W czasie silnego wiatru wiatrak pracował dobrze, lecz gdy powiew stawał się słaby, skrzydła nie chciały się poruszać. Należało wtedy ręcznie je obracać aż ustawiły się pod wiatr. Dopiero gdy wiatrak został właściwie ustawiony, mógł znowu dostarczać wody.

Historia ta przypomina mi się w chwili, gdy spotykam się z pastorami małych zborów z odległych miejscowości. Wielu z nich odczuwa izolację i brak wsparcia. Są jak żywiciele, o których mało kto się troszczy. W rezultacie opanowuje ich znużenie, a dostarczanie życiodajnej wody własnej trzodzie staje się dla nich ciężkim znojem. Lubię im opowiadać o starym wiatraku i naszej potrzebie codziennego i świadomego „ustawiania się pod wiatr” Pana i Jego Słowa będącego dla nas źródłem żywej wody.

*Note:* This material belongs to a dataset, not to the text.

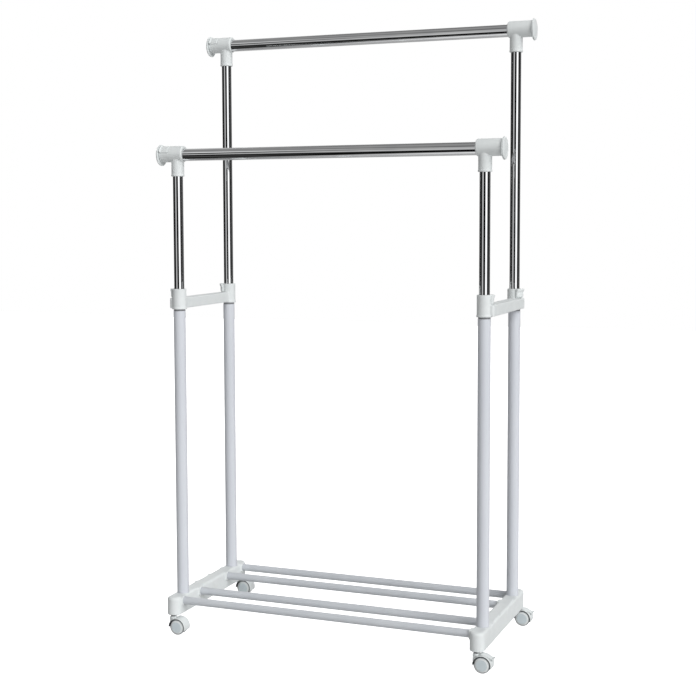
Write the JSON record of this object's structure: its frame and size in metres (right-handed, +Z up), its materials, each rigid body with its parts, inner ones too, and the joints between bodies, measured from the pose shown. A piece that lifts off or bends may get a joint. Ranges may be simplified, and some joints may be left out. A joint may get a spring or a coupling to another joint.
{
  "type": "rolling clothes rack",
  "caption": "Height-adjustable rolling clothes rack: chromed hanging rails on telescoping uprights in white posts, with a low tube shelf between moulded bases on swivel casters.",
  "frame": {"origin": "on the floor, under the middle of the rack, with the casters trailing to +X", "axes": "+Z up, +X along the hanging rails to the braked casters' side, -Y towards the lower front rail"},
  "size_m": [0.887, 0.412, 1.5243],
  "materials": {
    "moulding": "white moulded plastic, fine satin grain",
    "white_paint": "smooth white powder coat, satin",
    "shelf_paint": "smooth white powder coat, satin",
    "chrome": "bright polished chrome plating",
    "steel": "dark zinc plate",
    "wheel": "pale blue-grey nylon, satin"
  },
  "bodies": {
    "frame": {"base_left": "moulding", "mid_connector_left": "moulding", "base_right": "moulding", "mid_connector_right": "moulding", "shelf_rail_front": "shelf_paint", "shelf_rail_front_middle": "shelf_paint", "shelf_rail_rear_middle": "shelf_paint", "shelf_rail_rear": "shelf_paint", "lower_post_front_left": "white_paint", "collar_bushing_front_left": "moulding", "caster_stem_front_left": "steel", "lower_post_front_right": "white_paint", "collar_bushing_front_right": "moulding", "caster_stem_front_right": "steel", "lower_post_rear_left": "white_paint", "collar_bushing_rear_left": "moulding", "caster_stem_rear_left": "steel", "lower_post_rear_right": "white_paint", "collar_bushing_rear_right": "moulding", "caster_stem_rear_right": "steel"},
    "front_rail": {"hanging_rail_front": "chrome", "upright_front_left": "chrome", "rail_connector_front_left": "moulding", "upright_front_right": "chrome", "rail_connector_front_right": "moulding"},
    "rear_rail": {"hanging_rail_rear": "chrome", "upright_rear_left": "chrome", "rail_connector_rear_left": "moulding", "upright_rear_right": "chrome", "rail_connector_rear_right": "moulding"},
    "collar_lever_front_left": {"collar_lever_front_left": "moulding"},
    "rail_lever_front_left": {"rail_lever_front_left": "moulding"},
    "extension_front_left": {"extension_rod_front_left": "chrome", "end_cap_front_left": "moulding"},
    "caster_front_left": {"caster_hood_front_left": "moulding"},
    "wheel_front_left_outer": {"caster_wheel_front_left_outer": "wheel"},
    "wheel_front_left_inner": {"caster_wheel_front_left_inner": "wheel"},
    "collar_lever_front_right": {"collar_lever_front_right": "moulding"},
    "rail_lever_front_right": {"rail_lever_front_right": "moulding"},
    "extension_front_right": {"extension_rod_front_right": "chrome", "end_cap_front_right": "moulding"},
    "caster_front_right": {"caster_hood_front_right": "moulding"},
    "wheel_front_right_outer": {"caster_wheel_front_right_outer": "wheel"},
    "wheel_front_right_inner": {"caster_wheel_front_right_inner": "wheel"},
    "brake_front_right": {"brake_pedal_front_right": "moulding"},
    "collar_lever_rear_left": {"collar_lever_rear_left": "moulding"},
    "rail_lever_rear_left": {"rail_lever_rear_left": "moulding"},
    "extension_rear_left": {"extension_rod_rear_left": "chrome", "end_cap_rear_left": "moulding"},
    "caster_rear_left": {"caster_hood_rear_left": "moulding"},
    "wheel_rear_left_outer": {"caster_wheel_rear_left_outer": "wheel"},
    "wheel_rear_left_inner": {"caster_wheel_rear_left_inner": "wheel"},
    "collar_lever_rear_right": {"collar_lever_rear_right": "moulding"},
    "rail_lever_rear_right": {"rail_lever_rear_right": "moulding"},
    "extension_rear_right": {"extension_rod_rear_right": "chrome", "end_cap_rear_right": "moulding"},
    "caster_rear_right": {"caster_hood_rear_right": "moulding"},
    "wheel_rear_right_outer": {"caster_wheel_rear_right_outer": "wheel"},
    "wheel_rear_right_inner": {"caster_wheel_rear_right_inner": "wheel"},
    "brake_rear_right": {"brake_pedal_rear_right": "moulding"}
  },
  "joints": [
    {"name": "front_height", "type": "slide", "parent": "frame", "child": "front_rail", "axis": [0, 0, 1], "range_m": [-0.278, 0.402]},
    {"name": "rear_height", "type": "slide", "parent": "frame", "child": "rear_rail", "axis": [0, 0, 1], "range_m": [-0.577, 0.103]},
    {"name": "extension_front_left", "type": "slide", "parent": "front_rail", "child": "extension_front_left", "axis": [-1, 0, 0], "range_m": [0, 0.27]},
    {"name": "extension_front_right", "type": "slide", "parent": "front_rail", "child": "extension_front_right", "axis": [1, 0, 0], "range_m": [0, 0.27]},
    {"name": "extension_rear_left", "type": "slide", "parent": "rear_rail", "child": "extension_rear_left", "axis": [-1, 0, 0], "range_m": [0, 0.27]},
    {"name": "extension_rear_right", "type": "slide", "parent": "rear_rail", "child": "extension_rear_right", "axis": [1, 0, 0], "range_m": [0, 0.27]},
    {"name": "rail_lever_front_left", "type": "hinge", "parent": "front_rail", "child": "rail_lever_front_left", "pos_m": [-0.415, -0.1508, 1.2143], "axis": [0, 0.7071, 0.7071], "range_deg": [0, 60]},
    {"name": "rail_lever_front_right", "type": "hinge", "parent": "front_rail", "child": "rail_lever_front_right", "pos_m": [0.415, -0.1252, 1.2143], "axis": [0, -0.7071, 0.7071], "range_deg": [0, 60]},
    {"name": "rail_lever_rear_left", "type": "hinge", "parent": "rear_rail", "child": "rail_lever_rear_left", "pos_m": [-0.415, 0.1252, 1.5133], "axis": [0, 0.7071, 0.7071], "range_deg": [0, 60]},
    {"name": "rail_lever_rear_right", "type": "hinge", "parent": "rear_rail", "child": "rail_lever_rear_right", "pos_m": [0.415, 0.1508, 1.5133], "axis": [0, -0.7071, 0.7071], "range_deg": [0, 60]},
    {"name": "collar_lever_front_left", "type": "hinge", "parent": "frame", "child": "collar_lever_front_left", "pos_m": [-0.41249, -0.12984, 0.8446], "axis": [-0.4226, -0.9063, 0], "range_deg": [0, 45]},
    {"name": "collar_lever_front_right", "type": "hinge", "parent": "frame", "child": "collar_lever_front_right", "pos_m": [0.41249, -0.12984, 0.8446], "axis": [-0.4226, 0.9063, 0], "range_deg": [0, 45]},
    {"name": "collar_lever_rear_left", "type": "hinge", "parent": "frame", "child": "collar_lever_rear_left", "pos_m": [-0.41249, 0.12984, 0.8446], "axis": [0.4226, -0.9063, 0], "range_deg": [0, 45]},
    {"name": "collar_lever_rear_right", "type": "hinge", "parent": "frame", "child": "collar_lever_rear_right", "pos_m": [0.41249, 0.12984, 0.8446], "axis": [0.4226, 0.9063, 0], "range_deg": [0, 45]},
    {"name": "swivel_front_left", "type": "hinge", "parent": "frame", "child": "caster_front_left", "pos_m": [-0.395, -0.19, 0], "axis": [0, 0, 1], "continuous": true},
    {"name": "roll_front_left_outer", "type": "hinge", "parent": "caster_front_left", "child": "wheel_front_left_outer", "pos_m": [-0.379, -0.19, 0.0195], "axis": [0, 1, 0], "continuous": true},
    {"name": "roll_front_left_inner", "type": "hinge", "parent": "caster_front_left", "child": "wheel_front_left_inner", "pos_m": [-0.379, -0.19, 0.0195], "axis": [0, 1, 0], "continuous": true},
    {"name": "swivel_front_right", "type": "hinge", "parent": "frame", "child": "caster_front_right", "pos_m": [0.395, -0.19, 0], "axis": [0, 0, 1], "continuous": true},
    {"name": "roll_front_right_outer", "type": "hinge", "parent": "caster_front_right", "child": "wheel_front_right_outer", "pos_m": [0.411, -0.19, 0.0195], "axis": [0, 1, 0], "continuous": true},
    {"name": "roll_front_right_inner", "type": "hinge", "parent": "caster_front_right", "child": "wheel_front_right_inner", "pos_m": [0.411, -0.19, 0.0195], "axis": [0, 1, 0], "continuous": true},
    {"name": "brake_front_right", "type": "hinge", "parent": "caster_front_right", "child": "brake_front_right", "pos_m": [0.408, -0.19, 0.035], "axis": [0, -1, 0], "range_deg": [0, 12]},
    {"name": "swivel_rear_left", "type": "hinge", "parent": "frame", "child": "caster_rear_left", "pos_m": [-0.395, 0.19, 0], "axis": [0, 0, 1], "continuous": true},
    {"name": "roll_rear_left_outer", "type": "hinge", "parent": "caster_rear_left", "child": "wheel_rear_left_outer", "pos_m": [-0.379, 0.19, 0.0195], "axis": [0, 1, 0], "continuous": true},
    {"name": "roll_rear_left_inner", "type": "hinge", "parent": "caster_rear_left", "child": "wheel_rear_left_inner", "pos_m": [-0.379, 0.19, 0.0195], "axis": [0, 1, 0], "continuous": true},
    {"name": "swivel_rear_right", "type": "hinge", "parent": "frame", "child": "caster_rear_right", "pos_m": [0.395, 0.19, 0], "axis": [0, 0, 1], "continuous": true},
    {"name": "roll_rear_right_outer", "type": "hinge", "parent": "caster_rear_right", "child": "wheel_rear_right_outer", "pos_m": [0.411, 0.19, 0.0195], "axis": [0, 1, 0], "continuous": true},
    {"name": "roll_rear_right_inner", "type": "hinge", "parent": "caster_rear_right", "child": "wheel_rear_right_inner", "pos_m": [0.411, 0.19, 0.0195], "axis": [0, 1, 0], "continuous": true},
    {"name": "brake_rear_right", "type": "hinge", "parent": "caster_rear_right", "child": "brake_rear_right", "pos_m": [0.408, 0.19, 0.035], "axis": [0, -1, 0], "range_deg": [0, 12]}
  ]
}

Prawda dotycząca pastorów odnosi się również do wszystkich. Służba Bogu wypływa z wnętrza i płynie na zewnątrz. Jezus powiedział: „Kto wierzy we mnie …z wnętrza jego popłyną rzeki wody żywej” (Ew. Jana 7:38). Gdy Bóg przemawia w głębi naszego serca, jesteśmy w stanie oddziaływać na życie innych ludzi. Jeśli chcemy pokrzepiać osoby wokół nas, wracajmy regularnie do Źródła życia.